In Rust, there is no way to spawn a thread without going through the `Send` gate. `std::thread::spawn` requires `Send` in its signature, and there is no alternative in the standard library that skips the check. (You can bypass it with `unsafe`, but that makes the escape explicit and auditable.)

In C++, the gate is optional. You can build it, and your team can agree to use it. But the language does not force the agreement.

## What This Illustrates

This is the expressiveness/rejection distinction in miniature:

- **Expressiveness**: in a current GCC 16 experimental toolchain, C++ can already *express* a meaningful subset of `Send`-style automatic derivation and compile-time gating. ✓
- **Rejection**: C++ still cannot *mandate* that gate across the standard threading model.

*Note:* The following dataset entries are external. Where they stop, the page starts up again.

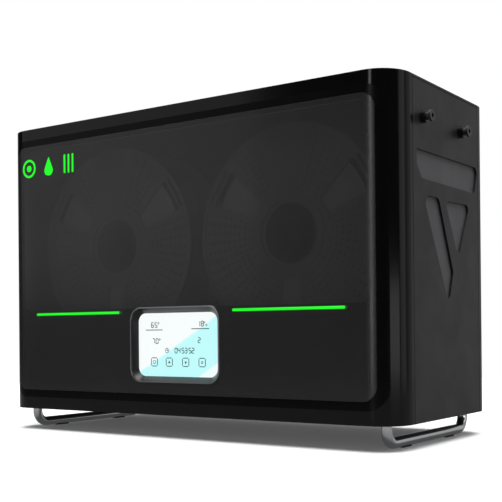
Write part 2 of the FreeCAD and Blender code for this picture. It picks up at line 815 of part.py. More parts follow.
def foot_spots():
    """Middles of the four foot legs, seen from above."""
    return [(foot_place * side, (rear - foot_inset) * end) for side in (-1, 1) for end in (-1, 1)]


def make_rear_shell():
    """The rear cover with vent slots and the holes for inlet, switch and screws."""
    body = slab("rear_shell", "XY", base, [shell_layer(1, 0, wall, rear_wrap)], body_height)
    inlet_level = base + inlet_height
    holes = [
        rectangle(
            -inlet_place - inlet_width / 2, inlet_level - inlet_tall / 2,
            -inlet_place + inlet_width / 2, inlet_level + inlet_tall / 2,
        ),
        rectangle(
            -switch_place - switch_width / 2, inlet_level - switch_tall / 2,
            -switch_place + switch_width / 2, inlet_level + switch_tall / 2,
        ),
    ]
    pocket(body, "XZ", rear - wall, holes, wall)
    pocket(body, "XZ", rear - wall, [spot + (screw_radius,) for spot in rear_spots()], wall)
    half_span = slot_pitch * (VENT_SLOTS - 1) / 2
    reach = vent_fan_size / 2 - 1
    low = base + vent_height - half_span
    slot = rectangle(
        vent_place - reach, low - slot_width / 2, vent_place + reach, low + slot_width / 2, slot_width * 0.45
    )
    first = pocket(body, "XZ", rear - wall, [slot], wall)
    repeat(body, first, "Z", half_span * 2, VENT_SLOTS)
    keep(body)


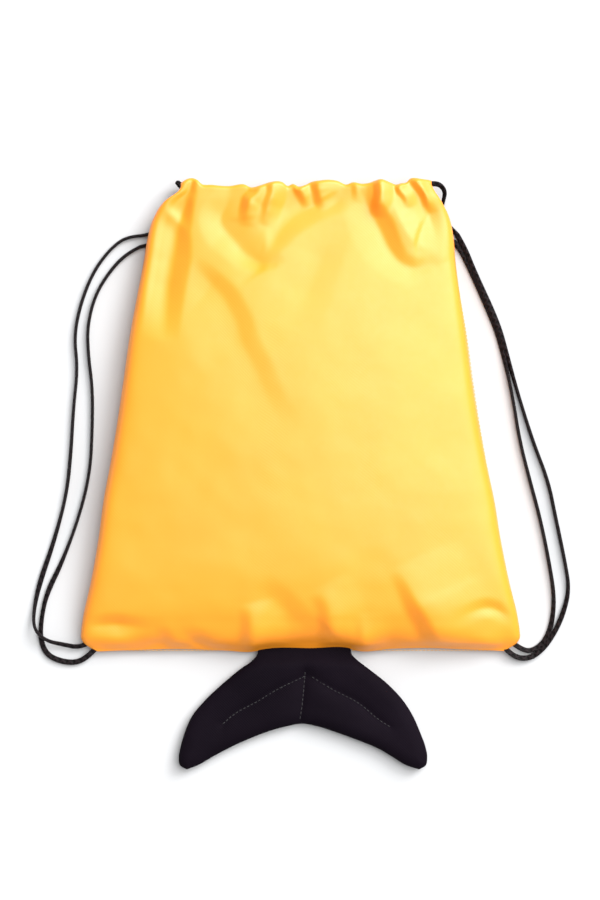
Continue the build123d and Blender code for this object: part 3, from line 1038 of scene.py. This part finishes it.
def seam_line(side):
    """Points just inside a side seam, on the back cloth; side is -1 at the left, 1 at the right."""
    ys = np.linspace(-128, 186, 80)
    half = smooth_column(OUTLINE, 1, ys) - SEAM_INSET
    seam, under, flat = (smooth_column(BACK_HEIGHTS, k, ys) for k in (1, 2, 3))
    reach = np.clip((half - flat) / (half + SEAM_INSET - flat), 0, 1)
    heights = under + (seam - under) * (1 - np.sqrt(1 - reach**2))
    return np.stack([side * half, ys, heights - SEAM_DROP], axis=1)


for side, label in ((-1, "left"), (1, "right")):
    row = stitches(
        f"{label}_seam_stitches", seam_line(side), SEAM_PITCH, SEAM_THREAD, bag_thread
    )
    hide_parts(f"{label}_side_seam_stitching")
    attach(row, "bag")

bottom_x = np.linspace(-164, 164, 90)
bottom_line = np.stack([bottom_x, np.full(90, -142.6), np.full(90, 5.5)], axis=1)
bottom_row = stitches(
    "bottom_seam_stitches", bottom_line, SEAM_PITCH, SEAM_THREAD, bag_thread
)
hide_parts("bottom_seam_stitching")
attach(bottom_row, "bag")


# ---- tail ---------------------------------------------------------------------------------
TAIL_MIDDLE_Z = 6.5
TAIL_HALF_THICKNESS = 6.2
RIM_HALF_THICKNESS = 0.9
UNDERSIDE = 0.93  # the lower skin's swelling as a share of the upper one's
UPPER_EDGE = (  # the tail's outline from the left tip over the root to the right tip
    (-93, -240),
    (-98.6, -236.5),
    (-99.6, -229.6),
    (-98, -221),
    (-94.7, -209.9),
    (-89, -196.8),
    (-78.3, -183.7),
    (-64.4, -170.6),
    (-48.8, -157.6),
    (-39.5, -151),
    (-35.4, -146),
    (-33.8, -140.5),
    (-28, -138.6),
    (0, -138.4),
    (35, -138.6),
    (40.4, -140.5),
    (42, -146),
    (47, -151),
    (55.4, -157.4),
    (71.8, -170.6),
    (84, -183.7),
    (92.3, -196.8),
    (98, -209.9),
    (102.1, -221),
    (103.7, -229.6),
    (102.4, -236.8),
    (97, -240),
)
LOWER_EDGE = (  # the same tips joined along the trailing edge
    (-93, -240),
    (-83.2, -236.2),
    (-71.8, -229.6),
    (-59.5, -223),
    (-45.5, -216.5),
    (-29.1, -209.9),
    (-12, -204.9),
    (1.2, -202.6),
    (14, -204.8),
    (29.9, -209.9),
    (48, -216.5),
    (63.6, -223),
    (75, -229.6),
    (85.7, -236.2),
    (97, -240),
)
QUILTING = {
    "left": ((4, -163.5), (-20, -175), (-34, -183.5), (-56, -196), (-64, -203)),
    "centre": ((3.8, -159.5), (2.5, -175), (1.2, -188), (-0.5, -199)),
    "right": ((9, -164), (25, -173.8), (47, -185.3), (66, -200.5), (73.5, -205)),
}
QUILTING_PITCH = 3.4
QUILTING_THREAD = 0.6
TAIL_COLUMNS = 220
TAIL_ROWS = 44

top_line = flat_curve(UPPER_EDGE, TAIL_COLUMNS)
low_line = flat_curve(LOWER_EDGE, TAIL_COLUMNS)
across = (1 - np.cos(np.linspace(0, math.pi, TAIL_ROWS)))[:, None, None] / 2
tail_xy = low_line[None] * (1 - across) + top_line[None] * across
X, Y = tail_xy[..., 0], tail_xy[..., 1]  # from here on the height functions use the tail's grid


def tail_thickness():
    """How far the tail's skin stands off its middle plane."""
    edge, _ = near(np.vstack([top_line, low_line[-2::-1]]))
    edge = np.abs(edge)
    swell = np.sqrt(1 - (1 - np.clip(edge / 11.0, 0, 1)) ** 2)
    thick = RIM_HALF_THICKNESS + (TAIL_HALF_THICKNESS - RIM_HALF_THICKNESS) * swell
    for row in QUILTING.values():
        thick += valley(row, (2.6, 3.4, 3.4, 2.4), 5.5, 5.5, 1.0)
    root = smoothstep(-143, -157, Y)
    thick = RIM_HALF_THICKNESS + (thick - RIM_HALF_THICKNESS) * (0.06 + 0.94 * root)
    return np.clip(thick + 0.25 * soft_noise(17, 9) * swell, 0.6, None)


def tail_skin(offset):
    """One skin of the tail over its grid, offset from the middle plane."""
    return np.stack([X, Y, TAIL_MIDDLE_Z + offset], axis=-1).reshape(-1, 3)


thick = tail_thickness()
tail_points = np.vstack([tail_skin(thick), tail_skin(-(UNDERSIDE * thick))])
tail_uvs = np.vstack([np.stack([X, Y], axis=-1).reshape(-1, 2) / UV_MM] * 2)
upper_faces = grid_faces(TAIL_ROWS, TAIL_COLUMNS)
lower_faces = [tuple(reversed(f)) for f in grid_faces(TAIL_ROWS, TAIL_COLUMNS, X.size)]
# The skins meet round the grid's border.
rim = [(r, 0) for r in range(TAIL_ROWS)]
rim += [(TAIL_ROWS - 1, c) for c in range(1, TAIL_COLUMNS)]
rim += [(r, TAIL_COLUMNS - 1) for r in range(TAIL_ROWS - 2, -1, -1)]
rim += [(0, c) for c in range(TAIL_COLUMNS - 2, 0, -1)]
rim = [r * TAIL_COLUMNS + c for r, c in rim]
rim_faces = [(a, b, b + X.size, a + X.size) for a, b in zip(rim, rim[1:] + rim[:1])]
tail = mesh_object("tail", tail_points, upper_faces + lower_faces + rim_faces, tail_cloth, tail_uvs)
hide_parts("tail_top_fabric", "tail_bottom_fabric", "tail_padding")
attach(tail, "tail")

for label, row in QUILTING.items():
    track = flat_curve(row)
    nearest = [np.argmin((X - x).ravel() ** 2 + (Y - y).ravel() ** 2) for x, y in track]
    heights = TAIL_MIDDLE_Z + thick.ravel()[nearest]
    line = np.column_stack([track, blur(heights[None], 6)[0]])
    sewing = stitches(f"tail_{label}_stitches", line, QUILTING_PITCH, QUILTING_THREAD, tail_thread)
    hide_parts(f"tail_{label}_quilting")
    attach(sewing, "tail")


# ---- stage --------------------------------------------------------------------------------
FLOOR_SIZE = 12
FLOOR_Z = -0.0004  # just under the lowest piece

floor_material = Nodes("floor")
floor_material.set(Base_Color=(0.562, 0.567, 0.575, 1), Roughness=0.9, Specular_IOR_Level=0.0)
bpy.ops.mesh.primitive_plane_add(size=FLOOR_SIZE, location=(0, 0, FLOOR_Z))
floor = bpy.context.object
floor.name = "floor"
floor.data.materials.append(floor_material.material)


def soft_light(name, direction, spread, strength):
    """A distant soft light that comes from a direction, over a cone of spread degrees."""
    data = bpy.data.lights.new(name, "SUN")
    data.angle = math.radians(spread)
    data.energy = strength
    light = bpy.data.objects.new(name, data)
    bpy.context.collection.objects.link(light)
    light.rotation_euler = Vector(direction).to_track_quat("Z", "Y").to_euler()


soft_light("key", (0.62, 0.60, 0.505), 32, 2.9)
soft_light("top", (0.34, 0.30, 0.89), 60, 3.55)

world = bpy.data.worlds.new("world")
bpy.context.scene.world = world
world.use_nodes = True
background = world.node_tree.nodes["Background"]
background.inputs["Color"].default_value = (1, 1, 1, 1)
background.inputs["Strength"].default_value = 0.45
bpy.context.scene.view_settings.view_transform = "Standard"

The check remains voluntary rather than built into the language/runtime boundary. ✗

Rust's advantage is not merely that it *can* check `Send`. It is that the check is part of the language's default contract. In C++, even with reflection, the check is still something a library or team can build and adopt. In Rust, it is the path of least resistance and the path enforced by the standard API surface.

This is, in a single example, a compact version of the pattern that kept reappearing in the series. The languages looked much closer in what they could express than in what they could reject. And that difference lived in the compilation pipeline — in whether the verification was mandatory or voluntary.